Comparison of band structure and superconductivity in FeSe_(0.5)Te_(0.5) and FeS

The isovalent iron chalcogenides, FeSe_0.5Te_0.5 and FeS, share similar lattice structures but behave very differently in superconducting properties. We study the underlying mechanism theoretically. By first principle calculations and tight-binding fitting, we find the spectral weight of the d_X²-Y² orbital changes remarkably in these compounds. While there are both electron and hole pockets in FeSe_0.5Te_0.5 and FeS, a small hole pocket with a mainly d_X²-Y² character is absent in FeS. We find the spectral weights of d_X²-Y² orbital change remarkably, which contribute to electron and hole pockets in FeSe_0.5Te_0.5 but only to electron pockets in FeS. We then perform random-phase-approximation and unbiased singular-mode functional renormalization group calculations to investigate possible superconducting instabilities that may be triggered by electron-electron interactions on top of such bare band structures. For FeSe_0.5Te_0.5, we find a fully gapped s^±-wave pairing that can be associated with spin fluctuations connecting electron and hole pockets.

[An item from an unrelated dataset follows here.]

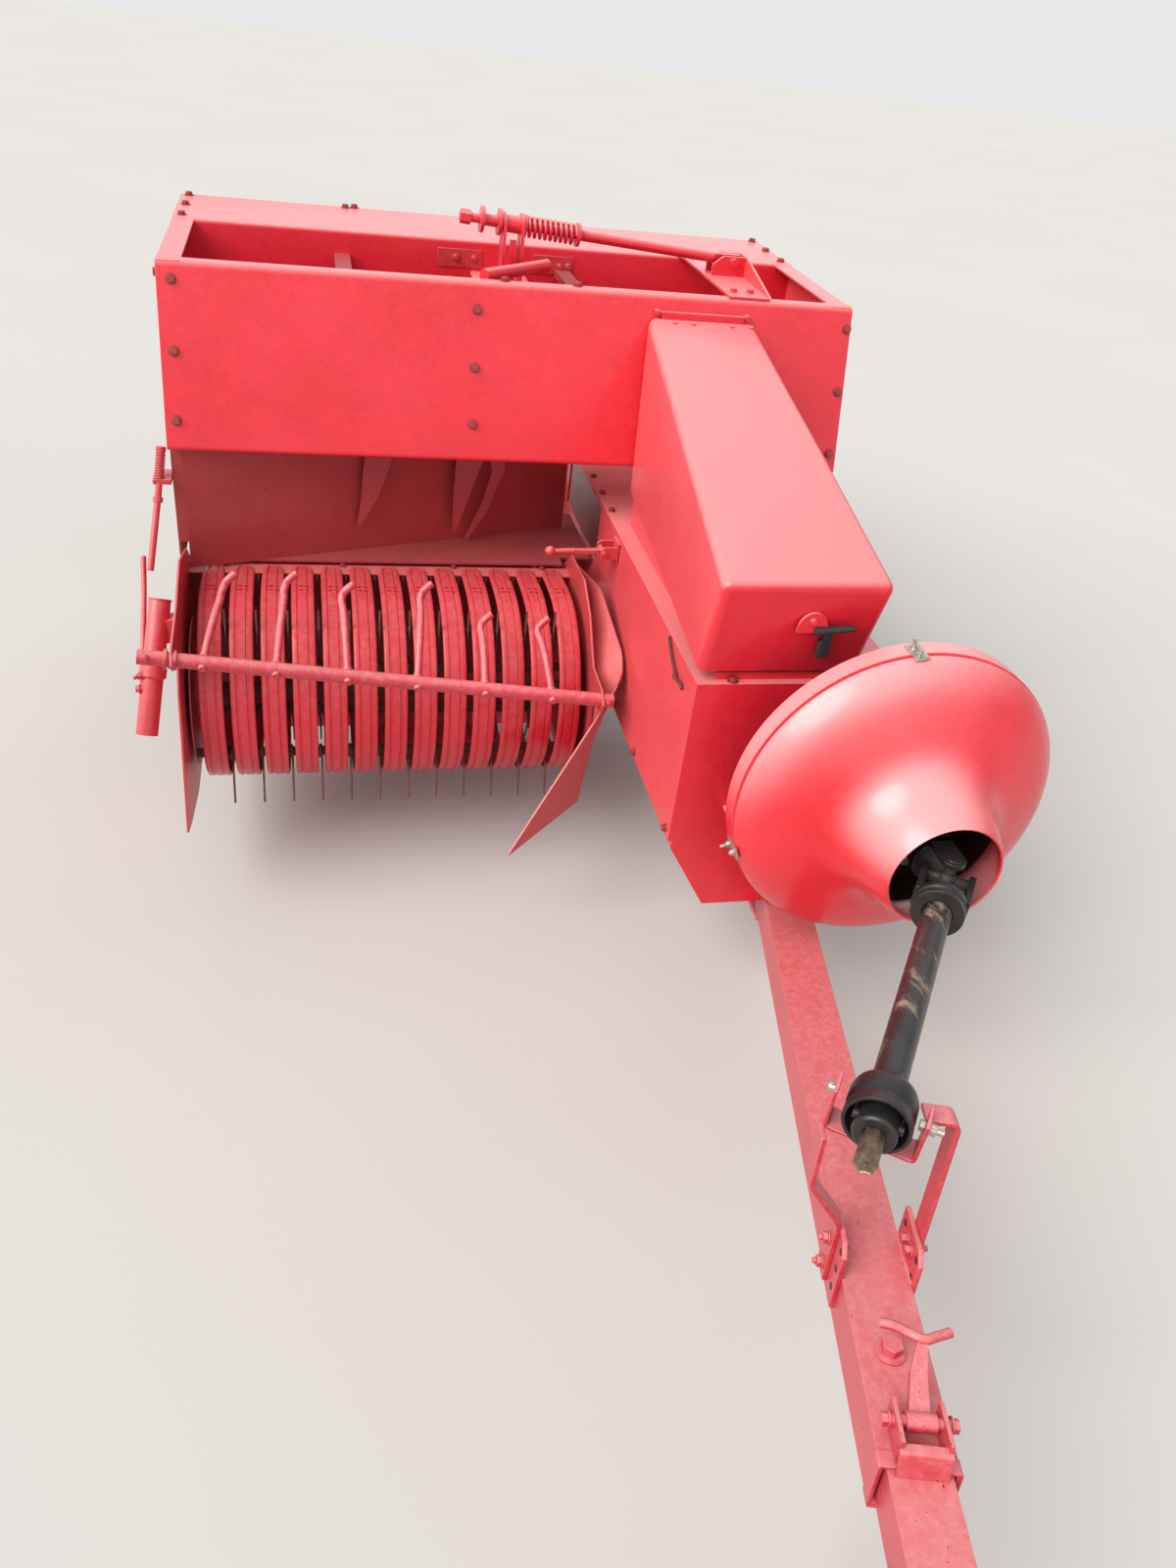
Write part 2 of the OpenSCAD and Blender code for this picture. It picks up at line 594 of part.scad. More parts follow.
// Rim of one wheel about X, middle at x; k points outward
module rim(x, k) {
    w = tyre_w / 2 - 6;
    profile = [[rim_r, -w], [rim_r, -w + 10], [rim_r - 14, -w + 14], [rim_r - 26, -w + 34], [rim_r - 26, w - 34],
               [rim_r - 14, w - 14], [rim_r, w - 10], [rim_r, w]];
    color("#c9c3b4") place() translate([x, axle_y, tyre_r]) rotate([0, 90, 0]) difference() {
        union() {
            rotate_extrude($fn = 64) polygon(fold(profile, 4));
            translate([0, 0, k * 10 - 4]) cylinder(h = 8, r = rim_r - 24);
            translate([0, 0, k > 0 ? 0 : -50]) cylinder(h = 50, r = 48);
        }
        cylinder(h = 200, r = 22.05, center = true);
        for (a = [0:60:300]) rotate([0, 0, a]) translate([110, 0, 0]) cylinder(h = 100, r = 16, center = true);
    }
}
module right_rim() rim(wheel_x0, -1);
module left_rim() rim(wheel_x1, 1);

// Tyre about X, middle at x
module tyre(x) {
    w = tyre_w / 2;
    profile = [[rim_r + 0.1, -w + 8], [rim_r + 6, -w + 3], [250, -w], [290, -w + 4], [314, -w + 18], [tyre_r, -w + 36],
               [tyre_r, w - 36], [314, w - 18], [290, w - 4], [250, w], [rim_r + 6, w - 3], [rim_r + 0.1, w - 8]];
    color(black) place() translate([x, axle_y, tyre_r]) rotate([0, 90, 0]) rotate_extrude($fn = 64) polygon(profile);
}
module right_tyre() tyre(wheel_x0);
module left_tyre() tyre(wheel_x1);

// Pick-up frame: side plates, lower beam, deck strip, ears of the wind guard and pivot pins
module pickup_frame() {
    plate = [[116, 596], [118, 640], [84, 646], [-60, 760], [-230, 806], [-380, 760], [-530, 742], [-562, 712],
             [-545, 690], [-440, 664], [-480, 600], [-530, 420], [-575, 262], [-500, 236], [-300, 186], [20, 186], [45, 330]];
    left_plate = [[116, 596], [118, 640], [84, 646], [-60, 760], [-230, 770], [-330, 720], [-425, 625], [-530, 622],
                  [-560, 596], [-545, 570], [-452, 545], [-470, 460], [-440, 300], [-300, 190], [20, 186], [45, 330]];
    color(paint) place() difference() {
        union() {
            along_x(-716, -711) polygon(plate);
            along_x(270, 275) polygon(left_plate);
            block([-716, -75, 699], [275, -25, 703]);
            block([-716, -20, 200], [275, 20, 240]);
            disc_x(-712, -688, lift_c, 10);
            disc_x(190, 271, lift_c, 10);
        }
        disc_x(-720, -705, reel_c, 20.05);
        disc_x(265, 280, reel_c, 20.05);
        rod(guard_a, guard_b, guard_r + 0.05, 48);
    }
}

// Stripper bands between the tines
module stripper_bands() {
    path = concat([[16, 240], [-24, 240], [-100, 218]], arc(band_c, band_r, 270, 90, 14),
                  [[-72, band_c[1] + band_r - 6], [-30, band_c[1] + band_r - 6]]);
    color(paint) place() for (i = [0:band_n - 1])
        along_x(band_x0 + i * band_pitch - band_w / 2, band_x0 + i * band_pitch + band_w / 2)
            polygon(fold(path, -3));
}

// Tine reel: shaft, discs, bars and tines
module tine_reel() {
    rows = [[40, 62], [130, 108], [220, 232], [310, 300]];
    color(bare) place() union() {
        disc_x(band_x0 - 72, band_x1 + 60, reel_c, 20);
        for (x = [band_x0 - 50, band_x1 + 29]) disc_x(x, x + 5, reel_c, bar_r + 22);
        for (r = rows) {
            c = reel_c + bar_r * [cos(r[0]), sin(r[0])];
            tip = reel_c + tine_r * [cos(r[1]), sin(r[1])];
            disc_x(band_x0 - 50, band_x1 + 34, c, 12);
            for (i = [0:band_n - 2]) {
                x = band_x0 + (i + 0.5) * band_pitch;
                rod([x, c[0], c[1]], [x, tip[0], tip[1]], 2.8, 16);
            }
        }
    }
}

// Crop divider: flared sheet at the left end of the pick-up
module crop_divider() {
    outer = [[283, -92, 748], [322, -220, 742], [348, -410, 655], [342, -460, 620], [318, -485, 590], [50, -655, 213]];
    aim = [[279, -100, 660], [279, -220, 640], [279, -380, 590], [279, -450, 520], [279, -470, 420], [262, -480, 250]];
    function flat(i, got) = i == len(outer) ? got :
        let (n = cross(outer[i] - outer[i - 1], got[i - 1] - outer[i - 1]), u = n / norm(n))
        flat(i + 1, concat(got, [aim[i] - u * ((aim[i] - outer[i - 1]) * u)]));
    inner = flat(1, [aim[0]]);
    n = len(outer);
    t = [-4, 3, 0];
    points = concat(outer, inner, [for (p = outer) p + t], [for (p = inner) p + t]);
    faces = concat([for (i = [0:n - 2]) [i + 1, i, n + i, n + i + 1]],
                   [for (i = [0:n - 2]) [2 * n + i, 2 * n + i + 1, 3 * n + i + 1, 3 * n + i]],
                   [for (i = [0:n - 2]) [i, i + 1, 2 * n + i + 1, 2 * n + i]],
                   [for (i = [0:n - 2]) [n + i + 1, n + i, 3 * n + i, 3 * n + i + 1]],
                   [[n, 0, 2 * n, 3 * n], [n - 1, 2 * n - 1, 4 * n - 1, 3 * n - 1]]);
    color(paint) place() union() {
        polyhedron(points, faces);
        block([275, -302, 612], [329, -298, 642]);
    }
}

// Wind guard: tube with six bent rods over the bands
module wind_guard() {
    rods = [[-650, [-607, -323, 790]], [-493, [-470, -319, 790]], [-334, [-341, -372, 790]],
            [-175, [-156, -363, 790]], [-14.5, [-13, -392, 725]], [149, [128, -393, 715]]];
    color(paint) place() union() {
        rod(guard_a, guard_b, guard_r);
        for (r = rods) {
            foot = guard_a + (guard_b - guard_a) * (r[0] - guard_a[0]) / (guard_b[0] - guard_a[0]);
            knee = (foot + r[1]) / 2 + [0, -10, 12];
            rod(foot, knee, 9);
            rod(knee, r[1], 9);
            rod(r[1], r[1] + [24, 12, 24], 9);
            for (bend = [knee, r[1]]) translate(bend) sphere(r = 9.6, $fn = 24);
        }
    }
}

// Socket tube of the gauge wheel, empty
module gauge_wheel_socket() {
    top = [-757, -290, 735];
    foot = [-800, -440, 455];
    d = (foot - top) / norm(foot - top);
    color(paint) place() difference() {
        union() {
            rod(top, foot, 25, 48);
            block([-760, -330, 640], [-716, -290, 700]);
        }
        rod(foot - 150 * d, foot + 2 * d, 20, 48);
    }
}

// Adjusting link beside the housing
module lift_link() {
    color(paint) place() union() {
        block([-770, -100, 940], [-728, -30, 952]);
        rod([-748, -62, 1015], [-762, -110, 900], 12);
        rod([-762, -108, 905], [-785, -190, 760], 8);
    }
}

// Trip lever with a ball end on the plunger housing's right wall
module trip_lever() {
    color(paint) place() union() {
        block([box_x0 - 50, -300, 800], [box_x0, -294, 835]);
        block([box_x0 - 50, -256, 800], [box_x0, -250, 835]);
        block([box_x0 - 6, -300, 790], [box_x0, -250, 845]);
        rod([box_x0 - 60, -275, 818], [box_x0 - 170, -275, 812], 8);
        rod([box_x0 - 40, -305, 818], [box_x0 - 40, -245, 818], 6);
        block([box_x0 - 70, -285, 812], [box_x0 - 30, -265, 824]);
        translate([box_x0 - 175, -275, 812]) sphere(r = 14, $fn = 24);
    }
}

// Needle yoke at rest under the chamber
module needle_yoke() {
    color(paint) place() union() {
        block([box_x0 - 24, 1290, 400], [box_x0 - 12, 1330, box_z0 + 60]);
        block([box_x1 + 12, 1290, 400], [box_x1 + 24, 1330, box_z0 + 60]);
        disc_x(box_x0 - 26, box_x0, [1310, box_z0 + 44], 20);
        disc_x(box_x1, box_x1 + 26, [1310, box_z0 + 44], 20);
        block([box_x0 - 24, 1290, 390], [box_x1 + 24, 1330, 420]);
        for (x = [box_x0 + 128, box_x1 - 124]) along_x(x, x + 14)
            polygon(concat(arc([1310, 560], 170, 270, 205, 6), arc([1310, 560], 150, 205, 270, 6)));
    }
}

// Metering wheel: star wheel turned by the bale
module metering_wheel() {
    n = 12;
    star = [for (i = [0:2 * n - 1]) (i % 2 == 0 ? meter_r : meter_r - 28) * [cos(i * 180 / n), sin(i * 180 / n)]];
    color(bare) place() difference() {
        union() {
            translate([597, meter_c[0], meter_c[1]]) rotate([90, 0, 90]) linear_extrude(6) polygon(star);
            disc_x(580, 620, meter_c, 24);
        }
        disc_x(570, 630, meter_c, 12.05);
    }
}

// Knotter frame: side plates, metering wheel's pin and knotter bodies
module knotter_frame() {
    color(paint) place() union() {
        for (x = [box_x0 + 20, box_x1 - 32]) difference() {
            along_x(x, x + 12) polygon([[1300, box_z1], [1560, box_z1], [1530, 1160], [1340, 1160]]);
            disc_x(x - 1, x + 13, knot_c, 18.05);
        }
        block([box_x0 + 20, 1515, 1135], [box_x1 - 20, 1530, 1160]);
        for (x = [480, 700]) {
            block([x - 40, 1480, box_z1], [x - 28, 1522, 1140]);
            block([x - 40, 1465, box_z1], [x + 60, 1505, 930]);
        }
        disc_x(556, 648, meter_c, 12);
        for (x = [556, 638]) block([x, meter_c[0] - 20, box_z1], [x + 10, meter_c[0] + 20, meter_c[1] + 20]);
    }
}

// Knotter shaft with its two cam discs
module knotter_shaft() {
    color(bare) place() union() {
        disc_x(box_x0 + 10, box_x1 - 10, knot_c, 18);
        for (x = [500, 720]) disc_x(x, x + 24, knot_c, 110);
        disc_x(box_x1 - 8, box_x1 + 22, knot_c, 120);
        disc_x(box_x1 - 12, box_x1 - 6, knot_c, 40);
    }
}

// Tension rails on top of the rear chamber with cross beams, screws and cranks
module tension_rails() {
    color(paint) place() union() {
        for (x = [box_x0 + 60, box_x1 - 100]) block([x, 1566, box_z1 - 12], [x + 40, box_y1, box_z1 + 20]);
        block([box_x0 - 60, 1800, box_z1 + 18], [box_x1 + 60, 1860, box_z1 + 60]);
        block([box_x0 - 60, 1800, box_z0 - 70], [box_x1 + 60, 1860, box_z0 - 12]);
        for (x = [box_x0 - 36, box_x1 + 36]) {
            rod([x, 1830, box_z0 - 80], [x, 1830, 1120], 11);
            rod([x, 1830, box_z1 + 60], [x, 1830, 1060], 26);
            rod([x, 1830, 1116], [x, 1940, 1116], 9);
            rod([x, 1932, 1110], [x, 1932, 1190], 11);
        }
        block([box_x0 + 10, 1560, box_z1 - 2], [box_x1 - 10, 1580, box_z1 + 22]);
    }
}

// Bale chute hinged under the chamber's rear end
module bale_chute() {
    y0 = box_y1 + 8;
    color(paint) place() union() {
        block([box_x0 + 10, y0 + 20, 486], [box_x1 - 10, y0 + chute_len, 490]);
        for (x = [box_x0 + 10, box_x1 - 14]) along_x(x, x + 4)
            polygon([[y0 + 60, 486], [y0 + 60, 586], [y0 + chute_len, 530], [y0 + chute_len, 486]]);
        disc_x(box_x0 - 6, box_x1 + 6, [y0 + 14, 486], 12);
    }
}

// Twine box behind the housing
module twine_box() {
    color(paint) place() union() {
        difference() {
            block(twine_at, twine_at + twine_size);
            block(twine_at + [sheet_t, sheet_t, sheet_t], twine_at + twine_size + [-sheet_t, -sheet_t, 1]);
        }
        block([twine_at[0] + twine_size[0] - 1, 960, 735], [box_x0, 1000, 775]);
        for (x = [twine_at[0] + 140, twine_at[0] + twine_size[0] - 220]) {
            disc_x(x, x + 80, lid_hinge, 6);
            block([x, lid_hinge[0] - 9, lid_hinge[1] - 22], [x + 80, lid_hinge[0], lid_hinge[1] - 4]);
        }
    }
}

// Lid of the twine box
module twine_lid() {
    top = twine_at[2] + twine_size[2];
    color(paint) place() union() {
        block([twine_at[0] - 8, twine_at[1] - 8, top + 0.3], [twine_at[0] + twine_size[0] + 8, lid_hinge[0] - 8, top + 5]);
        block([twine_at[0] - 8, twine_at[1] - 8, top - 24], [twine_at[0] + twine_size[0] + 8, twine_at[1] - 5, top + 5]);
        for (x = [twine_at[0] + 60, twine_at[0] + twine_size[0] - 139.5]) {
            disc_x(x, x + 79.5, lid_hinge, 6);
            block([x, lid_hinge[0] - 9, top + 0.3], [x + 79.5, lid_hinge[0], top + 5]);
        }
    }
}

feeder_housing();
feeder_fork();
feed_table();
packer_linkage();
plunger_housing();
plunger();
bale_chamber();
front_frame();
main_frame();
drive_cover();
flywheel_cowl();
flywheel();
input_yoke();
joint_cross();
drive_shaft();
drawbar();
hitch_tongue();
shaft_cradle();
drawbar_latch();
parking_stand();
axle();
right_rim();
right_tyre();
left_rim();
left_tyre();
pickup_frame();
stripper_bands();
tine_reel();
crop_divider();
wind_guard();
gauge_wheel_socket();
lift_link();
trip_lever();
needle_yoke();
metering_wheel();
knotter_frame();
knotter_shaft();
tension_rails();
bale_chute();
twine_box();
twine_lid();
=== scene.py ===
import math
from itertools import product

import bmesh
import bpy
from bmesh.types import BMEdge, BMFace, BMVert
from bpy.props import FloatProperty, IntProperty, PointerProperty
from bpy.types import Operator, Panel, PropertyGroup
from mathutils import Matrix, Vector


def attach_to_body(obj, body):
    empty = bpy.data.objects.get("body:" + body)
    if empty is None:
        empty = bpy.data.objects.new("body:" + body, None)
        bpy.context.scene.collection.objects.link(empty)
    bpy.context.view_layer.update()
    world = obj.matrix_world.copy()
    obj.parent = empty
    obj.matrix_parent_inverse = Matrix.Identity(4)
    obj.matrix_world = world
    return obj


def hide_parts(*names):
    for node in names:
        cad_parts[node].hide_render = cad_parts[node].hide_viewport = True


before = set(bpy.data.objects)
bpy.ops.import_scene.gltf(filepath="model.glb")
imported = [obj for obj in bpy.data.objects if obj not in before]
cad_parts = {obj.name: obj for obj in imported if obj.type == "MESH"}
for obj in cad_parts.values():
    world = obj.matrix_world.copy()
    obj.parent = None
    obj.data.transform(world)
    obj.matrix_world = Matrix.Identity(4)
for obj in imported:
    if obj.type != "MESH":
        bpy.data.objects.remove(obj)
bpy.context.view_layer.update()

bl_info = {
    "name": "Square baler dressing",
    "version": (1, 0, 0),
    "blender": (4, 5, 0),
    "location": "View3D > Sidebar > Baler",
    "description": "Dresses the packed frame of a towed square baler with sheet metal, fittings and finishes",
    "category": "Object",
}

# Pieces are drawn in millimetres in the maker's frame: X to the machine's left, Y to the rear, Z up,
# Y = 0 at the top edge of the housing's front plate. MACHINE brings them to the row frame in metres.
MACHINE = Matrix.Scale(0.001, 4) @ Matrix.Translation((-157.6, 125.3, 0))
LEFT, RIGHT, REAR, FRONT, UP = (1, 0, 0), (-1, 0, 0), (0, 1, 0), (0, -1, 0), (0, 0, 1)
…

For FeS, however, a nodal d_xy (or d_x²-y² in an unfolded Broullin zone) is favorable and can be related to spin fluctuations connecting the electron pockets around the corner of the Brillouin zone. Apart from the difference in chacogenide elements, we propose the main source of the difference is from the d_X²-Y² orbital, which tunes the Fermi surface nesting vector and then influences the dominant pairing symmetry.